TASK PROMPT:
Copy out all of the data below with no alterations.
┌──
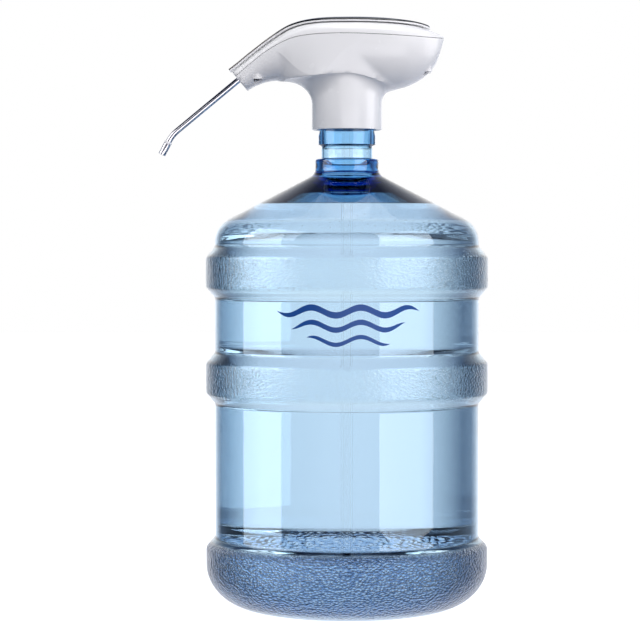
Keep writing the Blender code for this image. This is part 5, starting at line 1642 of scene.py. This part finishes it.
@dataclass
class Studio:
    """The floor, the soft lights, the world and the camera."""

    lens: float = 137.8
    camera_place: tuple[float, float, float] = (-0.026, -2.372, 0.357)
    tilt: float = math.radians(88.13)
    floor_size: float = 14.0
    surround: float = 1.22          # how bright the world is for everything but the camera

    def build_floor(self) -> None:
        """Lay a plain pale floor."""
        graph = Graph("studio_floor")
        place = graph.place()
        speck = graph.noise(place, 40.0, 3.0)
        graph.feed("Base Color", graph.tint(speck, (0.93, 0.93, 0.93), (0.95, 0.95, 0.95)))
        graph.feed("Normal", graph.bump(speck, 0.0002))
        graph.set(Roughness=0.9, Emission_Color=(1.0, 1.0, 1.0, 1.0), Emission_Strength=0.96)
        work = bmesh.new()
        bmesh.ops.create_grid(work, x_segments=8, y_segments=8, size=self.floor_size / 2)
        for vertex in work.verts:
            vertex.co.z = -0.0002
        mesh = bpy.data.meshes.new("studio_floor")
        work.to_mesh(mesh)
        work.free()
        mesh.materials.append(graph.material)
        floor = bpy.data.objects.new("studio_floor", mesh)
        bpy.context.scene.collection.objects.link(floor)
        floor.visible_transmission = False
        floor.visible_diffuse = False
        floor.visible_glossy = False

    def build_light(self, name: str, azimuth: float, height: float, distance: float, size: Pair,
                    power: float, lit: Sequence[bpy.types.Object] = (), aim: float = 0.50,
                    colour: Colour = (1.0, 1.0, 1.0)) -> None:
        """Hang a softbox that faces the object.

        Args:
            name: its name.
            azimuth: degrees from the camera's side, anticlockwise seen from above.
            height: its middle's height.
            distance: its distance from the origin.
            size: its width and height.
            power: its power, in watts.
            lit: the only pieces that it lights, or none for everything.
            aim: the height that it points at.
            colour: its light's colour.
        """
        light = bpy.data.lights.new(name, "AREA")
        light.color = colour
        light.shape = "RECTANGLE"
        light.size, light.size_y = size
        light.energy = power
        turn = math.radians(azimuth)
        place = Vector((distance * math.sin(turn), -distance * math.cos(turn), height))
        lamp = bpy.data.objects.new(name, light)
        lamp.location = place
        lamp.rotation_euler = (Vector((0.0, 0.0, aim)) - place).to_track_quat("-Z", "Y").to_euler()
        lamp.visible_camera = False
        bpy.context.scene.collection.objects.link(lamp)
        if lit:
            group = bpy.data.collections.new(name + "_lit")
            for piece in lit:
                group.objects.link(piece)
            lamp.light_linking.receiver_collection = group

    def build_world(self) -> None:
        """Set a white surround for the camera, and one that is bright only behind and below for the rest."""
        world = bpy.data.worlds.new("studio_world")
        bpy.context.scene.world = world
        world.use_nodes = True
        tree = world.node_tree
        tree.nodes.clear()
        links = tree.links
        where = tree.nodes.new("ShaderNodeTexCoord")
        split = tree.nodes.new("ShaderNodeSeparateXYZ")
        links.new(where.outputs["Generated"], split.inputs[0])
        shade = None
        for axis, stops in (("X", WORLD_ACROSS), ("Y", WORLD_DEPTH), ("Z", WORLD_HEIGHT)):
            share = tree.nodes.new("ShaderNodeMapRange")
            share.inputs["From Min"].default_value = -1.0
            ramp = tree.nodes.new("ShaderNodeValToRGB")
            self.fill_ramp(ramp.color_ramp, stops)
            links.new(split.outputs[axis], share.inputs["Value"])
            links.new(share.outputs["Result"], ramp.inputs[0])
            if shade is None:
                shade = ramp.outputs[0]
                continue
            both = tree.nodes.new("ShaderNodeMix")
            both.data_type = "RGBA"
            both.blend_type = "MULTIPLY"
            both.inputs[0].default_value = 1.0
            links.new(shade, both.inputs[6])
            links.new(ramp.outputs[0], both.inputs[7])
            shade = both.outputs[2]
        path = tree.nodes.new("ShaderNodeLightPath")
        seen = tree.nodes.new("ShaderNodeBackground")
        seen.inputs[0].default_value = (1.0, 1.0, 1.0, 1.0)
        unseen = tree.nodes.new("ShaderNodeBackground")
        unseen.inputs[1].default_value = self.surround
        mix = tree.nodes.new("ShaderNodeMixShader")
        output = tree.nodes.new("ShaderNodeOutputWorld")
        links.new(shade, unseen.inputs[0])
        links.new(path.outputs["Is Camera Ray"], mix.inputs[0])
        links.new(unseen.outputs[0], mix.inputs[1])
        links.new(seen.outputs[0], mix.inputs[2])
        links.new(mix.outputs[0], output.inputs[0])

    @staticmethod
    def fill_ramp(ramp: bpy.types.ColorRamp, stops: Sequence[tuple[float, Colour]]) -> None:
        """Set a colour ramp's stops."""
        while len(ramp.elements) > 1:
            ramp.elements.remove(ramp.elements[-1])
        ramp.elements[0].position, ramp.elements[0].color = stops[0][0], (*stops[0][1], 1.0)
        for position, colour in stops[1:]:
            ramp.elements.new(position).color = (*colour, 1.0)

    def build_camera(self) -> None:
        """Stand the camera in front of the object, a little above half height."""
        camera = bpy.data.cameras.new("camera")
        camera.lens = self.lens
        camera.sensor_width = 36.0
        camera.clip_end = 50.0
        stand = bpy.data.objects.new("camera", camera)
        stand.location = self.camera_place
        stand.rotation_euler = (self.tilt, 0.0, 0.0)
        bpy.context.scene.collection.objects.link(stand)
        bpy.context.scene.camera = stand

    def build(self) -> None:
        """Set the floor, the world and the camera."""
        self.build_floor()
        self.build_world()
        self.build_camera()
        bpy.context.scene.view_settings.view_transform = "Standard"

    def light(self, clear: Sequence[bpy.types.Object]) -> None:
        """Hang the lights: two for everything, two more for the bottle alone and four for all but the bottle.

        Args:
            clear: the bottle's pieces.
        """
        rest = [piece for piece in bpy.context.scene.objects if piece.type == "MESH" and piece not in clear]
        self.build_light("left_softbox", -70.0, 1.15, 1.7, (1.7, 1.2), 12.0, [*clear, *rest])
        self.build_light("right_softbox", 52.0, 1.15, 1.9, (1.8, 1.2), 10.0, [*clear, *rest])
        self.build_light("top_softbox", 10.0, 2.3, 0.6, (1.6, 1.6), 17.0, rest)
        self.build_light("left_band", -78.0, 0.55, 1.7, (1.3, 1.4), 12.0, clear, 0.55)
        self.build_light("right_band", 52.0, 0.55, 1.9, (1.8, 1.4), 15.0, clear, 0.55)
        self.build_light("head_key", 15.0, 1.9, 1.3, (1.6, 1.2), 14.0, rest, 0.50, (1.0, 0.985, 0.97))
        self.build_light("head_side", 84.0, 0.50, 1.5, (0.9, 0.9), 7.0, rest, 0.53, (1.0, 0.98, 1.0))
        self.build_light("head_fill", 10.0, 0.12, 1.5, (1.6, 0.5), 6.0, rest, 0.52, (1.0, 0.97, 1.0))


def main() -> None:
    logging.basicConfig(level=logging.INFO, format="%(message)s")
    studio = Studio()
    studio.build()
    finishes = Palette()
    bottle = Bottle(finishes)
    clear = bottle.build()
    head = Head(finishes, Hull(bottle.top))
    head.build()
    Spout(finishes, head).build()
    Inside(finishes).dress()
    studio.light(clear)


if __name__ == "__main__":
    main()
└──
RESPONSE TO THIS EXERCISE:
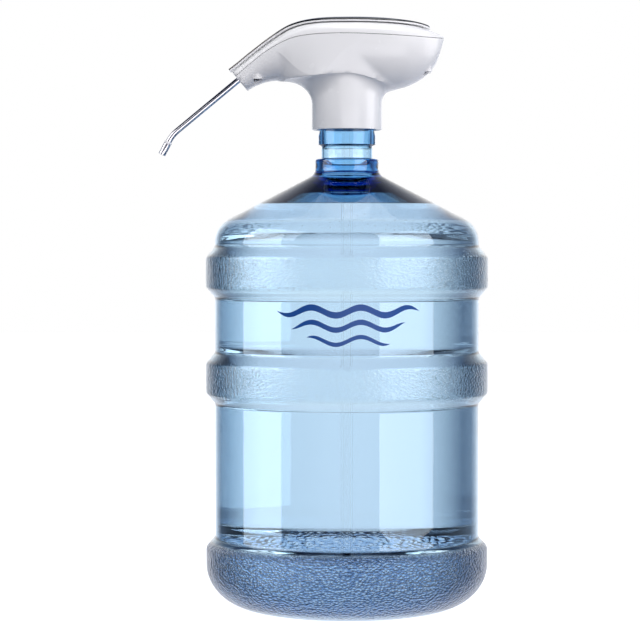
Keep writing the Blender code for this image. This is part 5, starting at line 1642 of scene.py. This part finishes it.
@dataclass
class Studio:
    """The floor, the soft lights, the world and the camera."""

    lens: float = 137.8
    camera_place: tuple[float, float, float] = (-0.026, -2.372, 0.357)
    tilt: float = math.radians(88.13)
    floor_size: float = 14.0
    surround: float = 1.22          # how bright the world is for everything but the camera

    def build_floor(self) -> None:
        """Lay a plain pale floor."""
        graph = Graph("studio_floor")
        place = graph.place()
        speck = graph.noise(place, 40.0, 3.0)
        graph.feed("Base Color", graph.tint(speck, (0.93, 0.93, 0.93), (0.95, 0.95, 0.95)))
        graph.feed("Normal", graph.bump(speck, 0.0002))
        graph.set(Roughness=0.9, Emission_Color=(1.0, 1.0, 1.0, 1.0), Emission_Strength=0.96)
        work = bmesh.new()
        bmesh.ops.create_grid(work, x_segments=8, y_segments=8, size=self.floor_size / 2)
        for vertex in work.verts:
            vertex.co.z = -0.0002
        mesh = bpy.data.meshes.new("studio_floor")
        work.to_mesh(mesh)
        work.free()
        mesh.materials.append(graph.material)
        floor = bpy.data.objects.new("studio_floor", mesh)
        bpy.context.scene.collection.objects.link(floor)
        floor.visible_transmission = False
        floor.visible_diffuse = False
        floor.visible_glossy = False

    def build_light(self, name: str, azimuth: float, height: float, distance: float, size: Pair,
                    power: float, lit: Sequence[bpy.types.Object] = (), aim: float = 0.50,
                    colour: Colour = (1.0, 1.0, 1.0)) -> None:
        """Hang a softbox that faces the object.

        Args:
            name: its name.
            azimuth: degrees from the camera's side, anticlockwise seen from above.
            height: its middle's height.
            distance: its distance from the origin.
            size: its width and height.
            power: its power, in watts.
            lit: the only pieces that it lights, or none for everything.
            aim: the height that it points at.
            colour: its light's colour.
        """
        light = bpy.data.lights.new(name, "AREA")
        light.color = colour
        light.shape = "RECTANGLE"
        light.size, light.size_y = size
        light.energy = power
        turn = math.radians(azimuth)
        place = Vector((distance * math.sin(turn), -distance * math.cos(turn), height))
        lamp = bpy.data.objects.new(name, light)
        lamp.location = place
        lamp.rotation_euler = (Vector((0.0, 0.0, aim)) - place).to_track_quat("-Z", "Y").to_euler()
        lamp.visible_camera = False
        bpy.context.scene.collection.objects.link(lamp)
        if lit:
            group = bpy.data.collections.new(name + "_lit")
            for piece in lit:
                group.objects.link(piece)
            lamp.light_linking.receiver_collection = group

    def build_world(self) -> None:
        """Set a white surround for the camera, and one that is bright only behind and below for the rest."""
        world = bpy.data.worlds.new("studio_world")
        bpy.context.scene.world = world
        world.use_nodes = True
        tree = world.node_tree
        tree.nodes.clear()
        links = tree.links
        where = tree.nodes.new("ShaderNodeTexCoord")
        split = tree.nodes.new("ShaderNodeSeparateXYZ")
        links.new(where.outputs["Generated"], split.inputs[0])
        shade = None
        for axis, stops in (("X", WORLD_ACROSS), ("Y", WORLD_DEPTH), ("Z", WORLD_HEIGHT)):
            share = tree.nodes.new("ShaderNodeMapRange")
            share.inputs["From Min"].default_value = -1.0
            ramp = tree.nodes.new("ShaderNodeValToRGB")
            self.fill_ramp(ramp.color_ramp, stops)
            links.new(split.outputs[axis], share.inputs["Value"])
            links.new(share.outputs["Result"], ramp.inputs[0])
            if shade is None:
                shade = ramp.outputs[0]
                continue
            both = tree.nodes.new("ShaderNodeMix")
            both.data_type = "RGBA"
            both.blend_type = "MULTIPLY"
            both.inputs[0].default_value = 1.0
            links.new(shade, both.inputs[6])
            links.new(ramp.outputs[0], both.inputs[7])
            shade = both.outputs[2]
        path = tree.nodes.new("ShaderNodeLightPath")
        seen = tree.nodes.new("ShaderNodeBackground")
        seen.inputs[0].default_value = (1.0, 1.0, 1.0, 1.0)
        unseen = tree.nodes.new("ShaderNodeBackground")
        unseen.inputs[1].default_value = self.surround
        mix = tree.nodes.new("ShaderNodeMixShader")
        output = tree.nodes.new("ShaderNodeOutputWorld")
        links.new(shade, unseen.inputs[0])
        links.new(path.outputs["Is Camera Ray"], mix.inputs[0])
        links.new(unseen.outputs[0], mix.inputs[1])
        links.new(seen.outputs[0], mix.inputs[2])
        links.new(mix.outputs[0], output.inputs[0])

    @staticmethod
    def fill_ramp(ramp: bpy.types.ColorRamp, stops: Sequence[tuple[float, Colour]]) -> None:
        """Set a colour ramp's stops."""
        while len(ramp.elements) > 1:
            ramp.elements.remove(ramp.elements[-1])
        ramp.elements[0].position, ramp.elements[0].color = stops[0][0], (*stops[0][1], 1.0)
        for position, colour in stops[1:]:
            ramp.elements.new(position).color = (*colour, 1.0)

    def build_camera(self) -> None:
        """Stand the camera in front of the object, a little above half height."""
        camera = bpy.data.cameras.new("camera")
        camera.lens = self.lens
        camera.sensor_width = 36.0
        camera.clip_end = 50.0
        stand = bpy.data.objects.new("camera", camera)
        stand.location = self.camera_place
        stand.rotation_euler = (self.tilt, 0.0, 0.0)
        bpy.context.scene.collection.objects.link(stand)
        bpy.context.scene.camera = stand

    def build(self) -> None:
        """Set the floor, the world and the camera."""
        self.build_floor()
        self.build_world()
        self.build_camera()
        bpy.context.scene.view_settings.view_transform = "Standard"

    def light(self, clear: Sequence[bpy.types.Object]) -> None:
        """Hang the lights: two for everything, two more for the bottle alone and four for all but the bottle.

        Args:
            clear: the bottle's pieces.
        """
        rest = [piece for piece in bpy.context.scene.objects if piece.type == "MESH" and piece not in clear]
        self.build_light("left_softbox", -70.0, 1.15, 1.7, (1.7, 1.2), 12.0, [*clear, *rest])
        self.build_light("right_softbox", 52.0, 1.15, 1.9, (1.8, 1.2), 10.0, [*clear, *rest])
        self.build_light("top_softbox", 10.0, 2.3, 0.6, (1.6, 1.6), 17.0, rest)
        self.build_light("left_band", -78.0, 0.55, 1.7, (1.3, 1.4), 12.0, clear, 0.55)
        self.build_light("right_band", 52.0, 0.55, 1.9, (1.8, 1.4), 15.0, clear, 0.55)
        self.build_light("head_key", 15.0, 1.9, 1.3, (1.6, 1.2), 14.0, rest, 0.50, (1.0, 0.985, 0.97))
        self.build_light("head_side", 84.0, 0.50, 1.5, (0.9, 0.9), 7.0, rest, 0.53, (1.0, 0.98, 1.0))
        self.build_light("head_fill", 10.0, 0.12, 1.5, (1.6, 0.5), 6.0, rest, 0.52, (1.0, 0.97, 1.0))


def main() -> None:
    logging.basicConfig(level=logging.INFO, format="%(message)s")
    studio = Studio()
    studio.build()
    finishes = Palette()
    bottle = Bottle(finishes)
    clear = bottle.build()
    head = Head(finishes, Hull(bottle.top))
    head.build()
    Spout(finishes, head).build()
    Inside(finishes).dress()
    studio.light(clear)


if __name__ == "__main__":
    main()